STATED TASK: Everything from the first line to the line containing "weld_gap = 0.02" is to be repeated exactly; nothing past it.

--------------------------------

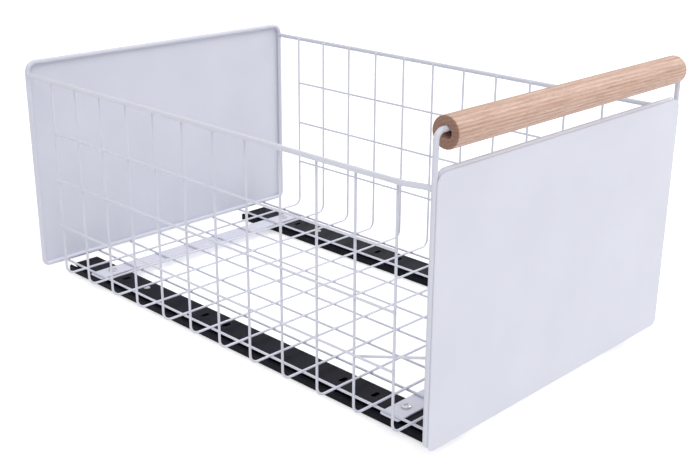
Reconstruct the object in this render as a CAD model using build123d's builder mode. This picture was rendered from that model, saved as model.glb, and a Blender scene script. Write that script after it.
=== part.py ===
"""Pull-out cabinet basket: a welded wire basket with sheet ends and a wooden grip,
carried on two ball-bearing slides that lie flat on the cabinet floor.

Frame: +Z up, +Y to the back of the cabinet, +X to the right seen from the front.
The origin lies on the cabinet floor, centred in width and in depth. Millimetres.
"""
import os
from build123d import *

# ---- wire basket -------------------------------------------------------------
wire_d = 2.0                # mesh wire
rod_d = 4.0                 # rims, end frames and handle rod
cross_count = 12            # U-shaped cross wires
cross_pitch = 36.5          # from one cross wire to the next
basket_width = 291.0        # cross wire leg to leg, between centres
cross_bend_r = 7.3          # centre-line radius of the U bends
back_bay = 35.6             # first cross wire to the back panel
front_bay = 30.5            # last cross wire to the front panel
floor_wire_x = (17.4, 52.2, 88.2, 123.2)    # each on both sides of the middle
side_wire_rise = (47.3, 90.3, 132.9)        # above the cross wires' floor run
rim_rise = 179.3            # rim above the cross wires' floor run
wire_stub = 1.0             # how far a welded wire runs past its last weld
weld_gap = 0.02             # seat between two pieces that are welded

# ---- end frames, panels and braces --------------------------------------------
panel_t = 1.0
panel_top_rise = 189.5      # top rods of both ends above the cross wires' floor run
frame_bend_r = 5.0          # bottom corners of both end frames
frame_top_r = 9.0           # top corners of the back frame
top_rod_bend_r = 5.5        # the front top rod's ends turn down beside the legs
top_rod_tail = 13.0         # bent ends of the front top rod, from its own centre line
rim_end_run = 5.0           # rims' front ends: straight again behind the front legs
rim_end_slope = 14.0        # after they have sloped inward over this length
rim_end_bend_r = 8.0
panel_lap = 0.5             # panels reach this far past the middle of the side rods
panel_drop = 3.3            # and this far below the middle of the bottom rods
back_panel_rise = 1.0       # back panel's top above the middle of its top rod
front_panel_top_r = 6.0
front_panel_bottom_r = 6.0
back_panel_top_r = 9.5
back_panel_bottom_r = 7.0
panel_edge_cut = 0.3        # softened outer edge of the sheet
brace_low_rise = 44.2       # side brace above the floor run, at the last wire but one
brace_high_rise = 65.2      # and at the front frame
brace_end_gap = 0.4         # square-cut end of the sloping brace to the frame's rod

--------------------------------

COMPLETE RESPONSE:
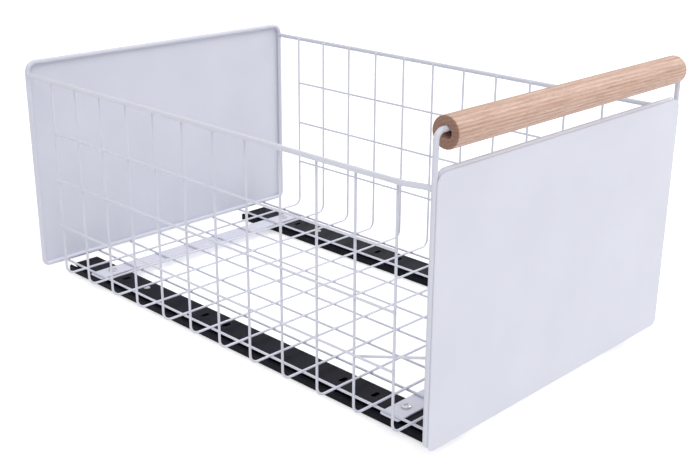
Reconstruct the object in this render as a CAD model using build123d's builder mode. This picture was rendered from that model, saved as model.glb, and a Blender scene script. Write that script after it.
=== part.py ===
"""Pull-out cabinet basket: a welded wire basket with sheet ends and a wooden grip,
carried on two ball-bearing slides that lie flat on the cabinet floor.

Frame: +Z up, +Y to the back of the cabinet, +X to the right seen from the front.
The origin lies on the cabinet floor, centred in width and in depth. Millimetres.
"""
import os
from build123d import *

# ---- wire basket -------------------------------------------------------------
wire_d = 2.0                # mesh wire
rod_d = 4.0                 # rims, end frames and handle rod
cross_count = 12            # U-shaped cross wires
cross_pitch = 36.5          # from one cross wire to the next
basket_width = 291.0        # cross wire leg to leg, between centres
cross_bend_r = 7.3          # centre-line radius of the U bends
back_bay = 35.6             # first cross wire to the back panel
front_bay = 30.5            # last cross wire to the front panel
floor_wire_x = (17.4, 52.2, 88.2, 123.2)    # each on both sides of the middle
side_wire_rise = (47.3, 90.3, 132.9)        # above the cross wires' floor run
rim_rise = 179.3            # rim above the cross wires' floor run
wire_stub = 1.0             # how far a welded wire runs past its last weld
weld_gap = 0.02             # seat between two pieces that are welded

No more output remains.